• **EXERCISE GOAL**: Find and return each line containing "names".
-- RECORDED DATA start --
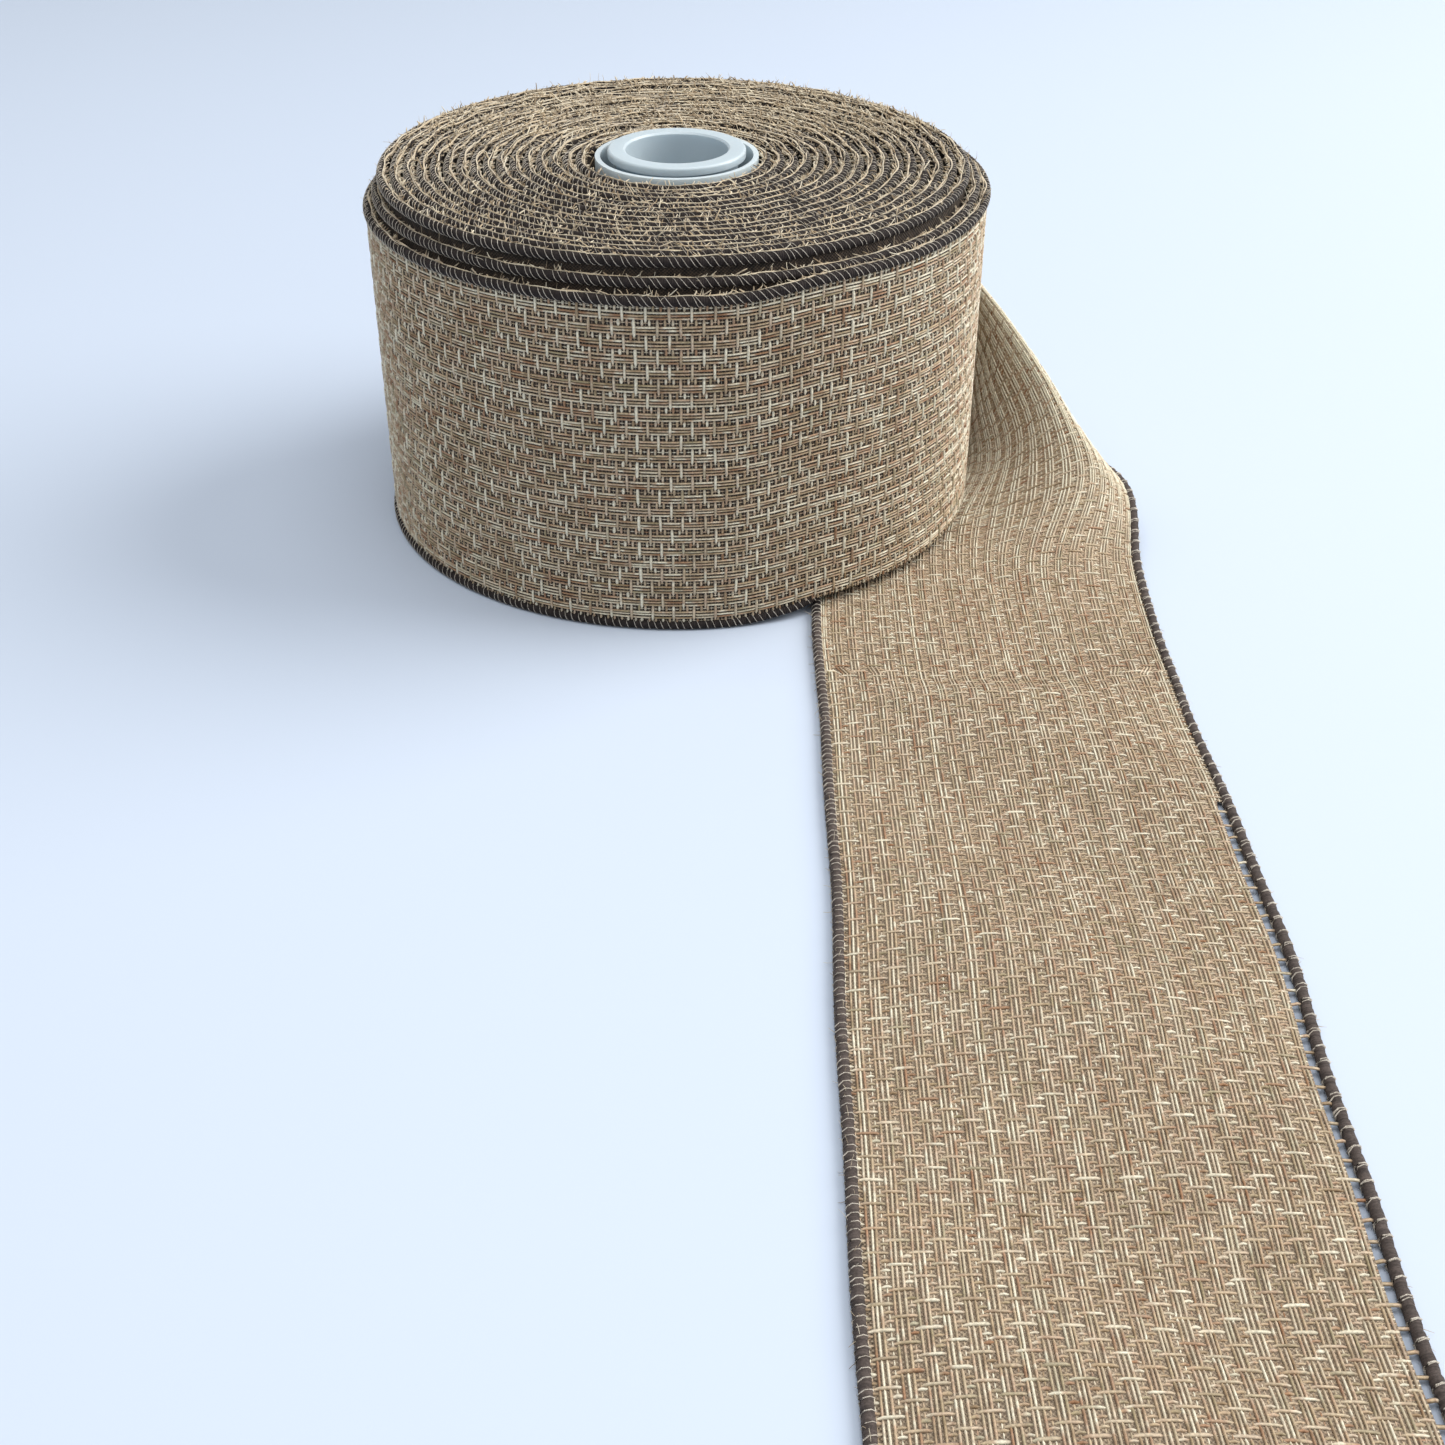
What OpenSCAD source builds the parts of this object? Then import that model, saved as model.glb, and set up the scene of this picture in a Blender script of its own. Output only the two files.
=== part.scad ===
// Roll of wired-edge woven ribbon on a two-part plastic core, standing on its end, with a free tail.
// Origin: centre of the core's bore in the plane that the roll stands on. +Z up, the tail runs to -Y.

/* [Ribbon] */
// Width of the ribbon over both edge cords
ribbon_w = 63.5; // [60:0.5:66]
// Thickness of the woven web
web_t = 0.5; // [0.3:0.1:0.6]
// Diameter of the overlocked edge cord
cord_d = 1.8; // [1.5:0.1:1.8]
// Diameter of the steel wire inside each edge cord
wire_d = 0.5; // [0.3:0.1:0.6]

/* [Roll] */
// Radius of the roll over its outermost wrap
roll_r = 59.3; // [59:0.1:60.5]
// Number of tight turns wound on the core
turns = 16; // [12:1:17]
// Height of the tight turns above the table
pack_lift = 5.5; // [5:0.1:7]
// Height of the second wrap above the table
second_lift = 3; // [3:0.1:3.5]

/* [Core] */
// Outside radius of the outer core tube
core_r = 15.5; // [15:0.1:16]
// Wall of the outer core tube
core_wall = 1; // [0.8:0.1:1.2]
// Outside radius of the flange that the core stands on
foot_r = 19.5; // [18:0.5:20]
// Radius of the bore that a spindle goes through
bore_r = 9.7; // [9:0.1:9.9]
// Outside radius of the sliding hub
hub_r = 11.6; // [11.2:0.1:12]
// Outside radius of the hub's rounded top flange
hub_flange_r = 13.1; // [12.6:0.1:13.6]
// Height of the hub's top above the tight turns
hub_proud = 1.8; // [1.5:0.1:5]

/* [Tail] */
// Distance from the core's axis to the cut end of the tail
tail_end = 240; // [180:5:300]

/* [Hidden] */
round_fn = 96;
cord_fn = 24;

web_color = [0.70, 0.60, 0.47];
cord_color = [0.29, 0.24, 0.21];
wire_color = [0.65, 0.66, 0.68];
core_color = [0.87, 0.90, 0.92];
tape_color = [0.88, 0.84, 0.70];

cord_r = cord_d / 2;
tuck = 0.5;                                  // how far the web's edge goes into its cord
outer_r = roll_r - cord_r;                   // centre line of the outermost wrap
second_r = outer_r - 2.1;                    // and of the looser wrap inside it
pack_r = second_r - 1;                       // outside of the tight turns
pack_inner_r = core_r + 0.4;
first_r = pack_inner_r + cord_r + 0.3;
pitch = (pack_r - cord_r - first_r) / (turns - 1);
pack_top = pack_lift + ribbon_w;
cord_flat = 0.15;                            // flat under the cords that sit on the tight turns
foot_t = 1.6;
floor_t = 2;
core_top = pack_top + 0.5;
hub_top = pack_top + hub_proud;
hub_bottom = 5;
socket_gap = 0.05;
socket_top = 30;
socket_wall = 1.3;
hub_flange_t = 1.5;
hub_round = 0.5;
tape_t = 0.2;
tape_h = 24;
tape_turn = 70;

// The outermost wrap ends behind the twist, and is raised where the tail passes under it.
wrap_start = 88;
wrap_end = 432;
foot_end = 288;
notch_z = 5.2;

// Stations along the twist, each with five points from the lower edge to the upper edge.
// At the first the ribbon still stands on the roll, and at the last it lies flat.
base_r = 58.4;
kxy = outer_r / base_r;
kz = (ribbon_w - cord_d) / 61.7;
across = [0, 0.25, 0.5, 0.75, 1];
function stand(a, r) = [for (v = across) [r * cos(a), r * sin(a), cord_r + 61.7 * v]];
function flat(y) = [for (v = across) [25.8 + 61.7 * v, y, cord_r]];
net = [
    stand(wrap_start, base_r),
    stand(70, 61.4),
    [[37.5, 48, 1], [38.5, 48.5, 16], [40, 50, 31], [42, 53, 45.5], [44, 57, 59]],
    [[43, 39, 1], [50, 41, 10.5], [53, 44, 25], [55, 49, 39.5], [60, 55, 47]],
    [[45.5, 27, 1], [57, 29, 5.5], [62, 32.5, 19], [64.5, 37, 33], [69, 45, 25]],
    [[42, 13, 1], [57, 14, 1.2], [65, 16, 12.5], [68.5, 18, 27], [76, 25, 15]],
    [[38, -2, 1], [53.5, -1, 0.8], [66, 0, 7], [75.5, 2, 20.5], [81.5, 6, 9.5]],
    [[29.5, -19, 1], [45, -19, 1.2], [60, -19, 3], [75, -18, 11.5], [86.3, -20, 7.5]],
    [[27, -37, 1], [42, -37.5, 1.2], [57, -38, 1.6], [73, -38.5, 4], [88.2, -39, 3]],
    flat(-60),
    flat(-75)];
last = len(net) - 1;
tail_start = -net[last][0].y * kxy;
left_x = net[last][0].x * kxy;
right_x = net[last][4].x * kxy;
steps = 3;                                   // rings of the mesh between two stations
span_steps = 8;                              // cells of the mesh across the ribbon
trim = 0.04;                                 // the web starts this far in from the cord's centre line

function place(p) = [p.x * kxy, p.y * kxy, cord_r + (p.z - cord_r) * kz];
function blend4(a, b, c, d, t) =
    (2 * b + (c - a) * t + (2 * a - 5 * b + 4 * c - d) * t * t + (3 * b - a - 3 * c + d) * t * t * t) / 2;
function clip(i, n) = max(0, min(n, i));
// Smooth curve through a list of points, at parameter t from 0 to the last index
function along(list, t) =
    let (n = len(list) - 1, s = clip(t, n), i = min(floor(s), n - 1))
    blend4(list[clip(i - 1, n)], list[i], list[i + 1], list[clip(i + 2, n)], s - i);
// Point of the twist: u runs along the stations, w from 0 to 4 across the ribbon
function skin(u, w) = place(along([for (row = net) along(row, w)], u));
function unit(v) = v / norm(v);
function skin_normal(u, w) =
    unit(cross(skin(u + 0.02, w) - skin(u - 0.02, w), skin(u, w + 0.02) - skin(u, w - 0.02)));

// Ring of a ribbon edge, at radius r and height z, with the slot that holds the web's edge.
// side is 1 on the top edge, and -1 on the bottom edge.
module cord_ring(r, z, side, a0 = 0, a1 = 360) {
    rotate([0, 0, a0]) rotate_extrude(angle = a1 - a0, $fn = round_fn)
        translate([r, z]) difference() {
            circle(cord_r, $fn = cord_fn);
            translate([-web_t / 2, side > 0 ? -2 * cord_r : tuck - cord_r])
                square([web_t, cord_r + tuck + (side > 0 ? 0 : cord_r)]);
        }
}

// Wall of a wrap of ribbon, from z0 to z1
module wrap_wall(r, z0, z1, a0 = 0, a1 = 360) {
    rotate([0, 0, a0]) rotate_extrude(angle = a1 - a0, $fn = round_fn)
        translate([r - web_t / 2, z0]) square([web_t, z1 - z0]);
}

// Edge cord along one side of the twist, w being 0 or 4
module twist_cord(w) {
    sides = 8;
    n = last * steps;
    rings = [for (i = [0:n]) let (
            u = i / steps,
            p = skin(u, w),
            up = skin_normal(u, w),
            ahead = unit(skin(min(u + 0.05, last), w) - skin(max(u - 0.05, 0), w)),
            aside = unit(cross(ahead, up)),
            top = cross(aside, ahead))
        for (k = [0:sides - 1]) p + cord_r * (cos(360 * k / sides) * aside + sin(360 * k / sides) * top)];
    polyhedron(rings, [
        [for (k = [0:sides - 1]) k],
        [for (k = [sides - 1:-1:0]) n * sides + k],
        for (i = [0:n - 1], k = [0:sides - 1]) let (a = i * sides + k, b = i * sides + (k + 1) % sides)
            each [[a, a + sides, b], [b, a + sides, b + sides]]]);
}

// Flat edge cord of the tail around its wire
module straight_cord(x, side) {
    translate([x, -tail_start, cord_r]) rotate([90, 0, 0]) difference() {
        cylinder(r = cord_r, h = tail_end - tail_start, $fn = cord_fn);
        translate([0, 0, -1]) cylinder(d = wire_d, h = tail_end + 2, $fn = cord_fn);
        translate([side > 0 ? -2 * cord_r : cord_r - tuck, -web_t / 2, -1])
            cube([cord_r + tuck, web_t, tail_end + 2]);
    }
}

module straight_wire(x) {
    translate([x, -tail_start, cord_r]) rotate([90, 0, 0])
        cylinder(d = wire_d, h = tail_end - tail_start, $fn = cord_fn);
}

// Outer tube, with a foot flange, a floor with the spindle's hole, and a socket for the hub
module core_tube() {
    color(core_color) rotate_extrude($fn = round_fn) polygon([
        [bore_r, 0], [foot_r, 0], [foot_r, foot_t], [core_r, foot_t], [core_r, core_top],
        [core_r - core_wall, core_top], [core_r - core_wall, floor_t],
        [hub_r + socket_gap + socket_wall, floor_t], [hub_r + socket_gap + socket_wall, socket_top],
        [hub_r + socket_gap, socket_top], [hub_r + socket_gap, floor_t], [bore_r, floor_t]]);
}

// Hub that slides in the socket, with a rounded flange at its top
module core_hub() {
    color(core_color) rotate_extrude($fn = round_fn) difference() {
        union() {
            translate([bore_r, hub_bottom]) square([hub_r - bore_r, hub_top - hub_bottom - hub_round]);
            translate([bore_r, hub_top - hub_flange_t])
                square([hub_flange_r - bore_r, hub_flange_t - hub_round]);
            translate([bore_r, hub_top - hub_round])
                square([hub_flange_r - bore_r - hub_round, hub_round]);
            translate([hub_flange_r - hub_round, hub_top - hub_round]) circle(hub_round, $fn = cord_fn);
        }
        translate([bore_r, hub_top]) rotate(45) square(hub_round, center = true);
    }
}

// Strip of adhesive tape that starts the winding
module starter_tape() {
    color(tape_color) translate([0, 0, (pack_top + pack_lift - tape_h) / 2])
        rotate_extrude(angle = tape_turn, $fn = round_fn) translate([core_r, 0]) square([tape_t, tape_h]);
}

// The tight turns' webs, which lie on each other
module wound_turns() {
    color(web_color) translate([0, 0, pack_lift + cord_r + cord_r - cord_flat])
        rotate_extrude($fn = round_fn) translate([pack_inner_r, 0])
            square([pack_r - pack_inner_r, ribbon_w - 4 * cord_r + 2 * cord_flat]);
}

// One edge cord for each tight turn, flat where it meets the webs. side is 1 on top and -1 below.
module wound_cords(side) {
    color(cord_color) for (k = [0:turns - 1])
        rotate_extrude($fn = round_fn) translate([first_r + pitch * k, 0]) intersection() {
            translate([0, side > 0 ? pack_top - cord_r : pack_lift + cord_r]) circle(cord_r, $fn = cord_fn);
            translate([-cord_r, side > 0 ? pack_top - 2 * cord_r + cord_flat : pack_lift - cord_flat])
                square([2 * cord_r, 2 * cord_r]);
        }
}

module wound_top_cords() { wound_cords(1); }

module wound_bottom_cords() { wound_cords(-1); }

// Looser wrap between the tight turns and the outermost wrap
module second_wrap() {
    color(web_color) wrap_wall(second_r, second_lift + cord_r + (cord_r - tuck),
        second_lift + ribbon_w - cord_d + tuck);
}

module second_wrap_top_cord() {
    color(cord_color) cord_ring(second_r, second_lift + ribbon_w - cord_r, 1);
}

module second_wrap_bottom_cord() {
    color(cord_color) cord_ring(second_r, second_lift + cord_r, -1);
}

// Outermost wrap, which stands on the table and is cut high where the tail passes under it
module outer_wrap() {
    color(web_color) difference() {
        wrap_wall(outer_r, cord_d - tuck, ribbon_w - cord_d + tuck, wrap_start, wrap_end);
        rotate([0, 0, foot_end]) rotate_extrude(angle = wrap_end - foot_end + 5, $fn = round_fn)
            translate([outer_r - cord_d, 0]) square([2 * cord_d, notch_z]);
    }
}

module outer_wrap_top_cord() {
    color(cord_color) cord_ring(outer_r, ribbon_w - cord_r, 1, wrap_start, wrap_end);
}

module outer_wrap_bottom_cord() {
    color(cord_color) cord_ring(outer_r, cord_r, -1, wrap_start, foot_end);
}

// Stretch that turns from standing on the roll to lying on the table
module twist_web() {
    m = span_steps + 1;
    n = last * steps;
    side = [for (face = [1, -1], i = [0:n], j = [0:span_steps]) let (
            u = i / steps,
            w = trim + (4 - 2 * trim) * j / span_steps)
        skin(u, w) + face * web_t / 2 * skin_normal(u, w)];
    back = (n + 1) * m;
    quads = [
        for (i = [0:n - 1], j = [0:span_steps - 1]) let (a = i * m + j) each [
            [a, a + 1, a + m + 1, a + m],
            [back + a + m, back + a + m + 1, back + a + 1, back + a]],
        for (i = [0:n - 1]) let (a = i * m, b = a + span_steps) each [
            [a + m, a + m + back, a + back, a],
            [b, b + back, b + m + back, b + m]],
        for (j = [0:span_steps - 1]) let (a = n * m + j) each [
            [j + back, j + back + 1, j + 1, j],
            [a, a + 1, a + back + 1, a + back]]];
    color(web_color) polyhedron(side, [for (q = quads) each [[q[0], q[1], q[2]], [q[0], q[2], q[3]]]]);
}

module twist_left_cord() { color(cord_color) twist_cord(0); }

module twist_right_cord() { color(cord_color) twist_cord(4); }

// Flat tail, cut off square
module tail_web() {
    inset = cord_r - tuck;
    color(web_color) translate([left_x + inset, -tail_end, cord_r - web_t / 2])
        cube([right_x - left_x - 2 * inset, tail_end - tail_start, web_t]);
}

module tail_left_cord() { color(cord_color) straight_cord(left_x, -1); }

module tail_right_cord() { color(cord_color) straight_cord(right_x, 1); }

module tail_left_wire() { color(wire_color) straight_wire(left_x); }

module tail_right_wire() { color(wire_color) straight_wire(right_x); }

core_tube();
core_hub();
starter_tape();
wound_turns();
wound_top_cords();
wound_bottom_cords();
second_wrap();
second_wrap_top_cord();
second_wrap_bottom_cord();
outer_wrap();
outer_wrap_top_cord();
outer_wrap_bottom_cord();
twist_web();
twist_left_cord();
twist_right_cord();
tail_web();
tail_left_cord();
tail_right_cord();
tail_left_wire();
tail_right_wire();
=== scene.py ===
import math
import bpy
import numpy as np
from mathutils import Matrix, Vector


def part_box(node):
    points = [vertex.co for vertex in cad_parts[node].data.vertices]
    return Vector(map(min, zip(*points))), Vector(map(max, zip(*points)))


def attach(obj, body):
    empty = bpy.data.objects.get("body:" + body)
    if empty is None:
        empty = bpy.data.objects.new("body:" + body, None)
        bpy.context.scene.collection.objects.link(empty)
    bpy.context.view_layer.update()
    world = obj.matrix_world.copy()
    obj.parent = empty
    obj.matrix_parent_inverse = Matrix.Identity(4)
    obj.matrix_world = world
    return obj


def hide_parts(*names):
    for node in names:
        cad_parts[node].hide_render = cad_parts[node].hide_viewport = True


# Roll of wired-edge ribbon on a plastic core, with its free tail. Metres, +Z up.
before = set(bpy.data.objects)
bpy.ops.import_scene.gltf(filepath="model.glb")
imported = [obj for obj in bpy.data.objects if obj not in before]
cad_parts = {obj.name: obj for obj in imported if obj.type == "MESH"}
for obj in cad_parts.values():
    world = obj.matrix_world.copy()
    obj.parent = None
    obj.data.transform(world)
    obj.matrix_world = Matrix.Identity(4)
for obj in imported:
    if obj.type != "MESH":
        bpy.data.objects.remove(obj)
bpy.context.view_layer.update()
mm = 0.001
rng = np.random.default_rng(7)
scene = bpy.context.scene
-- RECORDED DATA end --
• **SOLUTION**:
def hide_parts(*names):
    for node in names:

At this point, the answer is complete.